**WORK TO BE COMPLETED:** Output all lines exactly.
── COLLECTED MATERIAL ──
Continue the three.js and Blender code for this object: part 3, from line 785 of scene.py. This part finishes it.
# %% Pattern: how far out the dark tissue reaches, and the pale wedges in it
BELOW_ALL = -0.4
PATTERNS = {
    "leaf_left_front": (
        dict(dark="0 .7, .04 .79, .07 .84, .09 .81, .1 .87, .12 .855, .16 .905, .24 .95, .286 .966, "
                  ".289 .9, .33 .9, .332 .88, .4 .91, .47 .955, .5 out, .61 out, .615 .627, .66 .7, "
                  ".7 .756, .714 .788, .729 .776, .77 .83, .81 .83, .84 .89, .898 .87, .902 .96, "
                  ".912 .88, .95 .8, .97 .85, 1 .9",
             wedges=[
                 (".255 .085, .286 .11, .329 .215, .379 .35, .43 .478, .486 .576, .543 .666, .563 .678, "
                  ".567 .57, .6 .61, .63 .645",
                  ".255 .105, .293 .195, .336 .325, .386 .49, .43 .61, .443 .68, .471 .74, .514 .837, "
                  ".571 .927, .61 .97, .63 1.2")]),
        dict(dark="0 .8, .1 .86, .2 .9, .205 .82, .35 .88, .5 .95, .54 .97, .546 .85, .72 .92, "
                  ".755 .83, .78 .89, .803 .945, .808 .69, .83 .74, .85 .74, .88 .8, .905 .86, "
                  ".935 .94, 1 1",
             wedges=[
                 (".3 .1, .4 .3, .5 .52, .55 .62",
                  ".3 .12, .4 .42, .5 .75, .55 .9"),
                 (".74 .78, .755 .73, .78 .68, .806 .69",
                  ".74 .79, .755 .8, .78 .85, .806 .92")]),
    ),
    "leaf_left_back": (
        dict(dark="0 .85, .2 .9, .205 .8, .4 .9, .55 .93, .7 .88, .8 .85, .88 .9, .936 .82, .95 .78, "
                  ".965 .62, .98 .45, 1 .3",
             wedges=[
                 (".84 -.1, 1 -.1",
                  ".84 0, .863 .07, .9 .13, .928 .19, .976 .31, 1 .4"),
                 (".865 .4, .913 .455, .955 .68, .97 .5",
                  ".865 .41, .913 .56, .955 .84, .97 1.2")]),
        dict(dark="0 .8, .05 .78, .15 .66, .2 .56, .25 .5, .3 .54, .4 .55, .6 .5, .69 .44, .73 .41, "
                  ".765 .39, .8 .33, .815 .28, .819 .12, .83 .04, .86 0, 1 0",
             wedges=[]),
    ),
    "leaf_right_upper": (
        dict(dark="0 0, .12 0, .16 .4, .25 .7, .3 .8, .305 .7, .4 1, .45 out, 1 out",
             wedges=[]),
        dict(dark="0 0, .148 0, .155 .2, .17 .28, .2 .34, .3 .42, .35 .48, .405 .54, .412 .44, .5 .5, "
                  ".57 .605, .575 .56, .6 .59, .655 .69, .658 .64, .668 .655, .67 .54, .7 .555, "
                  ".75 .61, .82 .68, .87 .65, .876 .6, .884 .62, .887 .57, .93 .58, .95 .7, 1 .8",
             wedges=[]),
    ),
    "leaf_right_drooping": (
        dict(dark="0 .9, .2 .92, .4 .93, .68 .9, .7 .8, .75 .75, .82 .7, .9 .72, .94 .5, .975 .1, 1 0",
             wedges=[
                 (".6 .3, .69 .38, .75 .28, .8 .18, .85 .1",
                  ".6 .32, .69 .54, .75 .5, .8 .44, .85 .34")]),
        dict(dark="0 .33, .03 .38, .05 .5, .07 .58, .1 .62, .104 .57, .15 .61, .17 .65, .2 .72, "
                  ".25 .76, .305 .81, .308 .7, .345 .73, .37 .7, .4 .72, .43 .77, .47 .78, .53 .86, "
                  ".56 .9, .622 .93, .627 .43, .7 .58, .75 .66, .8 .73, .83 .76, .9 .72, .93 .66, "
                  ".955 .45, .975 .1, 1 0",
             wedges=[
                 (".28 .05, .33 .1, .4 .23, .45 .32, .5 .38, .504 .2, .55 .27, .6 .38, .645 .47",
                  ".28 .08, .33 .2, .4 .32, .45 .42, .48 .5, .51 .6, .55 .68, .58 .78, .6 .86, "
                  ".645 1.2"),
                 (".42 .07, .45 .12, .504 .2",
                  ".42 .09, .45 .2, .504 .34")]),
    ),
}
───
**SOLUTION TO THIS EXERCISE:**
Continue the three.js and Blender code for this object: part 3, from line 785 of scene.py. This part finishes it.
# %% Pattern: how far out the dark tissue reaches, and the pale wedges in it
BELOW_ALL = -0.4
PATTERNS = {
    "leaf_left_front": (
        dict(dark="0 .7, .04 .79, .07 .84, .09 .81, .1 .87, .12 .855, .16 .905, .24 .95, .286 .966, "
                  ".289 .9, .33 .9, .332 .88, .4 .91, .47 .955, .5 out, .61 out, .615 .627, .66 .7, "
                  ".7 .756, .714 .788, .729 .776, .77 .83, .81 .83, .84 .89, .898 .87, .902 .96, "
                  ".912 .88, .95 .8, .97 .85, 1 .9",
             wedges=[
                 (".255 .085, .286 .11, .329 .215, .379 .35, .43 .478, .486 .576, .543 .666, .563 .678, "
                  ".567 .57, .6 .61, .63 .645",
                  ".255 .105, .293 .195, .336 .325, .386 .49, .43 .61, .443 .68, .471 .74, .514 .837, "
                  ".571 .927, .61 .97, .63 1.2")]),
        dict(dark="0 .8, .1 .86, .2 .9, .205 .82, .35 .88, .5 .95, .54 .97, .546 .85, .72 .92, "
                  ".755 .83, .78 .89, .803 .945, .808 .69, .83 .74, .85 .74, .88 .8, .905 .86, "
                  ".935 .94, 1 1",
             wedges=[
                 (".3 .1, .4 .3, .5 .52, .55 .62",
                  ".3 .12, .4 .42, .5 .75, .55 .9"),
                 (".74 .78, .755 .73, .78 .68, .806 .69",
                  ".74 .79, .755 .8, .78 .85, .806 .92")]),
    ),
    "leaf_left_back": (
        dict(dark="0 .85, .2 .9, .205 .8, .4 .9, .55 .93, .7 .88, .8 .85, .88 .9, .936 .82, .95 .78, "
                  ".965 .62, .98 .45, 1 .3",
             wedges=[
                 (".84 -.1, 1 -.1",
                  ".84 0, .863 .07, .9 .13, .928 .19, .976 .31, 1 .4"),
                 (".865 .4, .913 .455, .955 .68, .97 .5",
                  ".865 .41, .913 .56, .955 .84, .97 1.2")]),
        dict(dark="0 .8, .05 .78, .15 .66, .2 .56, .25 .5, .3 .54, .4 .55, .6 .5, .69 .44, .73 .41, "
                  ".765 .39, .8 .33, .815 .28, .819 .12, .83 .04, .86 0, 1 0",
             wedges=[]),
    ),
    "leaf_right_upper": (
        dict(dark="0 0, .12 0, .16 .4, .25 .7, .3 .8, .305 .7, .4 1, .45 out, 1 out",
             wedges=[]),
        dict(dark="0 0, .148 0, .155 .2, .17 .28, .2 .34, .3 .42, .35 .48, .405 .54, .412 .44, .5 .5, "
                  ".57 .605, .575 .56, .6 .59, .655 .69, .658 .64, .668 .655, .67 .54, .7 .555, "
                  ".75 .61, .82 .68, .87 .65, .876 .6, .884 .62, .887 .57, .93 .58, .95 .7, 1 .8",
             wedges=[]),
    ),
    "leaf_right_drooping": (
        dict(dark="0 .9, .2 .92, .4 .93, .68 .9, .7 .8, .75 .75, .82 .7, .9 .72, .94 .5, .975 .1, 1 0",
             wedges=[
                 (".6 .3, .69 .38, .75 .28, .8 .18, .85 .1",
                  ".6 .32, .69 .54, .75 .5, .8 .44, .85 .34")]),
        dict(dark="0 .33, .03 .38, .05 .5, .07 .58, .1 .62, .104 .57, .15 .61, .17 .65, .2 .72, "
                  ".25 .76, .305 .81, .308 .7, .345 .73, .37 .7, .4 .72, .43 .77, .47 .78, .53 .86, "
                  ".56 .9, .622 .93, .627 .43, .7 .58, .75 .66, .8 .73, .83 .76, .9 .72, .93 .66, "
                  ".955 .45, .975 .1, 1 0",
             wedges=[
                 (".28 .05, .33 .1, .4 .23, .45 .32, .5 .38, .504 .2, .55 .27, .6 .38, .645 .47",
                  ".28 .08, .33 .2, .4 .32, .45 .42, .48 .5, .51 .6, .55 .68, .58 .78, .6 .86, "
                  ".645 1.2"),
                 (".42 .07, .45 .12, .504 .2",
                  ".42 .09, .45 .2, .504 .34")]),
    ),
}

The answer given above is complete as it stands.